You recently spoke with Next Movie, where you said:

"But a superhero movie, by definition, you know, it's comic book. It's for kids. It's adolescent in its core. That has always been its appeal, and I think people who are saying, you know, 'Dark Knight Rises is, you know, supreme cinema art,' I don't think they know what the f--k they're talking about."

I’ll give you your claims about “Dark Knight Rises” not being “supreme cinema art,” SPOILERS: Talia al Ghul was shoehorned in, I appreciated but ultimately hated the fanservice of adding Robin at the very last minute, and while Bane finally got a decent performance courtesy of Nolan and Tom Hardy after Schumacher reduced him to a mindless thug, he still needed subtitles for the audience to understand him.

But to your claim as a comic book movie having to cater to the adolescent?

I ultimately call, “Hogwash.”

Audiences evolve with the medium, which is why Harry Potter, as both a book and a movie, went from fairly innocent, to murder and mayhem, over the course of 10 years; a series of novels whose base audience began at a grade school level, grew with them, until they reached adulthood, much like the characters' actors did. They grew in age, as did the audience. And while you may still have 12 year olds who are just starting the get into the mythology, the core audience, the ones who where there since the beginning, are now well past their grade school years.

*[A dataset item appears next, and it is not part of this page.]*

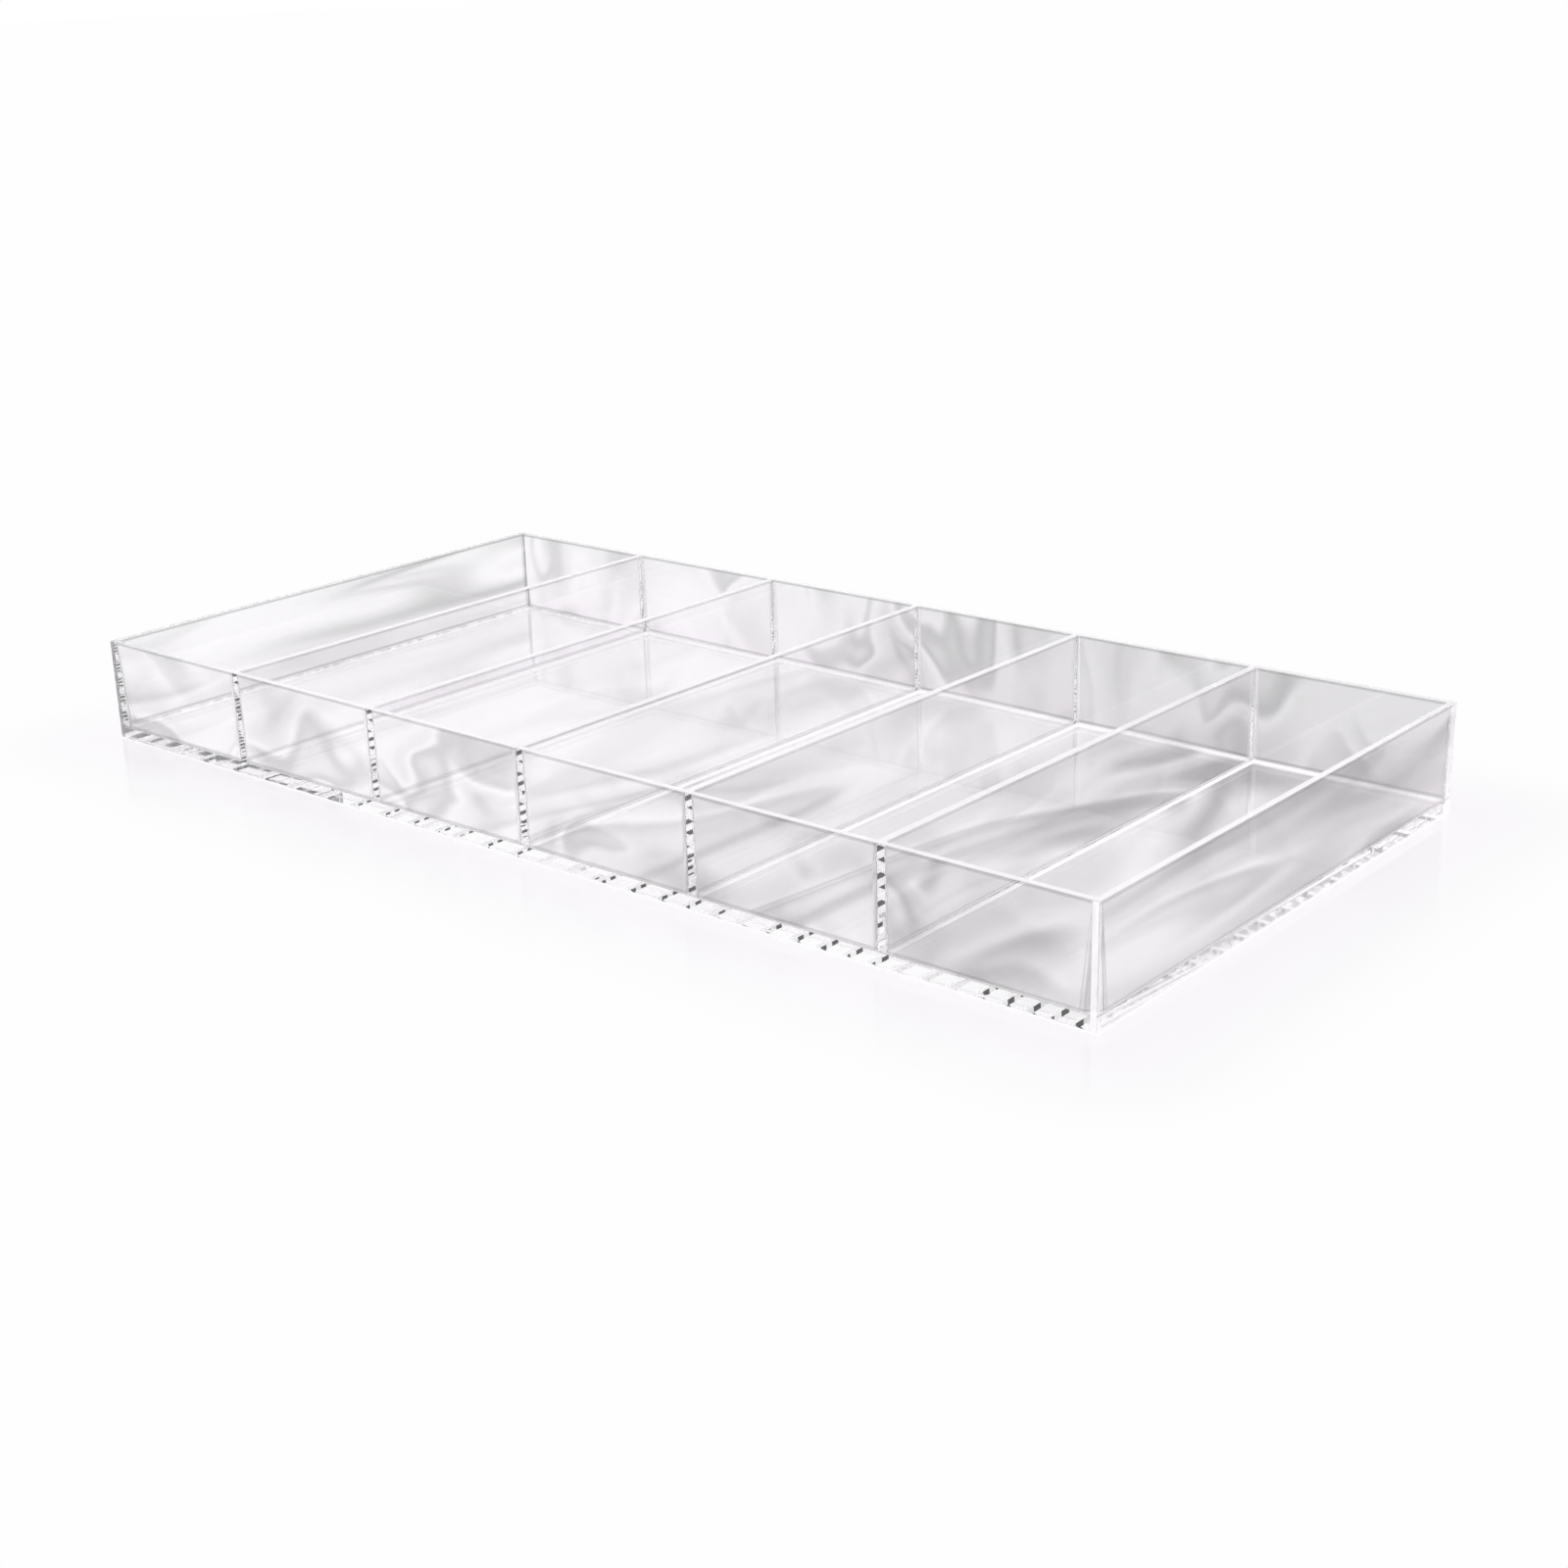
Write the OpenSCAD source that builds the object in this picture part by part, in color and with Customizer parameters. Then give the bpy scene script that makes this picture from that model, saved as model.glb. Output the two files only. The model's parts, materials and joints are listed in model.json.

Such is the way for the audience for comics, even more so, arguably, since those characters have been around since the mid-‘40’s.

And that’s what so many critics and writers don’t seem to understand, you included.

Case in point: The 60’s TV Joker, played by Cesar Romero, was purely a clown, nothing more. He didn’t even bother to shave off his mustache to play the role. That’s the type of character Shumacher set out to portray with “Batman Forever,” and “Batman and Robin,” and that’s also why both films were so poorly received.

Schumacher tried to shoehorn in 60’s campiness some 30 years too late, when the source material was well on its way to the gritty and dark.

Things had already changed in the late ‘80’s, once writers like Jim Starlin decided that once comic characters like the Joker would go from laughing gas flowers, to beating the Jason Todd incantation of Robin to a bloody pulp before ultimately blowing him up in a warehouse.

Even before than, Frank Miller gave us an aged Batman set in a dystopian future that saw a Joker who’d rather snap his own neck to reduce the Dark Knight into a villain, than go back to Arkham. Miller knew that his audience wasn't grade schoolers, it was adults who had grown up with Batman, who had watched him evolve over time.

As for your upcoming “Cosmopolis?” You picked the most predominant and featured pop culture actor of his generation to star, Robert Pattinson, in an attempt to gather attention from the masses based on the celebrity surrounding the actor, than the movie itself, and yet you still have the audacity to say that comics aren’t art? Please, do yourself a favor, read ANYTHING drawn by Jim Lee, and see if you don’t feel differently.